Right now Facebook's market cap (basically how much it would cost to buy all the stock) is $480billion. That's going to be an expensive purchase, but maybe worth it.
PG&E is exactly what an economist would tell you will happen when government sets a price ceiling and supply isn't allowed to be reduced to compensate. Instead of quantity supplied being reduced (because that's illegal), quality is reduced as much as possible (Same exact economic issue with rent control price ceilings creating slumlords). The whole thing is the State of California's fault, a predictable result of their laws and regulatory mismanagement.
But sure, blame the power company which isn't allowed to make any significant decisions (who to sell power to, for how much and how top roduce and sell it) that California effectively runs via regulation.
San Diego Gas and Electric has the exact same issue as PG&E, just to a lesser extent because they're smaller.
The only thing "global warming" has to do with this is that the likelihood of fires like these are increased as global warming worsens.

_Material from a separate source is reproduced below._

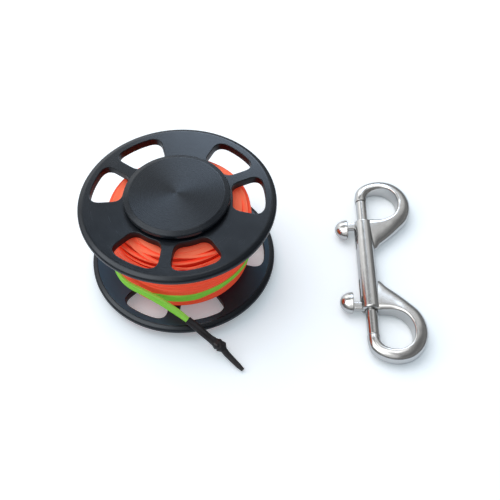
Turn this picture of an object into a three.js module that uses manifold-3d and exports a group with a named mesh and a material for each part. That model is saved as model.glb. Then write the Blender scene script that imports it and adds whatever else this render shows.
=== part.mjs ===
/**
 * A diver's finger spool and its double-ended bolt snap, in millimetres, with +Z up.
 *
 * The spool stands on its lower grip disc, and the origin is the middle of that disc's outer face.
 * A thumb and a finger pinch the two grip discs, which a spindle joins. The flanges, the hub and the
 * line turn round the spindle on two ball bearings. The snap lies beside the spool, with its barrel
 * along Y, its eyes on the +X side and its thumb knobs on the -X side.
 */
import * as THREE from 'three';
import { mergeVertices } from 'three/addons/utils/BufferGeometryUtils.js';
import Module from 'manifold-3d';

const wasm = await Module();
wasm.setup();

// Clearances that the pieces share.
const fitGap = 0.15;
const seatGap = 0.2;
const softGap = 0.3;
const overrun = 1;

// Flanges and their windows.
const flangeRadius = 40;
const flangeThickness = 3.6;
const rimBevelWidth = 2;
const rimBevelDrop = 0.8;
const flangeBoreRadius = 9.3;
const windowInnerRadius = 22.3;
const windowRimWall = 4.6;
const windowOuterRadius = flangeRadius - windowRimWall;
const windowInnerCornerShare = 0.305;
const windowOuterCornerShare = 0.36;
const windowInnerCorner = windowInnerCornerShare * (windowOuterRadius - windowInnerRadius);
const windowOuterCorner = windowOuterCornerShare * (windowOuterRadius - windowInnerRadius);
const spokeWidth = 4.7;
const spokeCount = 3;
const firstSpokeDeg = 25;
const windowReachDeg = 39.3;

// Drum of line between the flanges.
const lineSpace = 32.6;
const lineRadius = 28.5;
const lineBulge = 0.7;
const lineThickness = 1.1;
const turnCount = 7.5;
const turnGap = 0.5;
const turnEdgeGap = 0.4;
const turnEndBend = 1.6;

// Hub and the screws that hold the flanges to it.
const hubRadius = 16;
const hubBoreRadius = 9.5;
const screwCircleRadius = 13.5;
const screwLength = 10;
const screwHeadRadius = 3;
const screwHeadHeight = 1.7;
const screwRadius = 1.5;
const screwSink = 0.1;
const socketRadius = 1.1;
const socketDepth = 0.9;

// Grip discs and the spindle that joins them.
const gripRadius = 21.4;
const gripThickness = 2.5;
const gripStandOff = 0.9;
const gripBevelWidth = 2.2;
const gripBevelDrop = 0.7;
const gripEdge = 0.3;
const gripFaceWall = 1.5;
const bossRadius = 5.9;
const threadRadius = 2.9;

// Ball bearings, 8 by 22 by 7.
const bearingRadius = 11;
const bearingBoreRadius = 4;
const bearingWidth = 7;
const ballRadius = 1.985;
const ballCount = 7;
const landHeight = 0.55;
const raceGap = 0.15;
const cageThickness = 1.2;
const cageRim = 0.5;
const spacerThickness = 1.4;

// Green marker line: one wrap round the drum, then the doubled tail.
const markerWidth = 4.1;
const markerThickness = 0.9;
const tailWidth = 4.4;
const tailThickness = 1.5;

// Heat-shrunk sleeve with the knot inside it.
const sleeveWidth = 3.2;
const sleeveThickness = 2.3;

// Bolt snap.
const snapLength = 95.4;
const snapReach = 22.4;
const barrelRadius = 4.2;
const barrelLength = 47;
const barrelEdge = 0.9;
const barrelWeb = 2;
const boltRadius = 2.5;
const boltGuide = 6.5;
const boltTip = 0.5;
const boreGap = 0.25;
const noseLand = 0.25;
const noseGap = 0.25;
const snapCentreX = 80.7;
const snapCentreY = -5.3;
const snapTurnDeg = -0.73;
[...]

Then PG&E needs nuclear power to lower their carbon output. Nuclear power has the lowest CO2 produced per kWh produced as well as the lowest rate of deaths per kWh.
If global warming caused these fires then PG&E is contributing to the problem by not using the lowest CO2 energy source we have available. This is their own fault, they deserve to go under. Let someone that understands the science of CO2 production replace them. Maybe then we can actually solve this problem than use the non-solution that is wind and solar. Wind and solar not only produce more CO2 per kWh but also cost far more. They also contribute to an unreliable grid since they cannot produce energy when it is needed.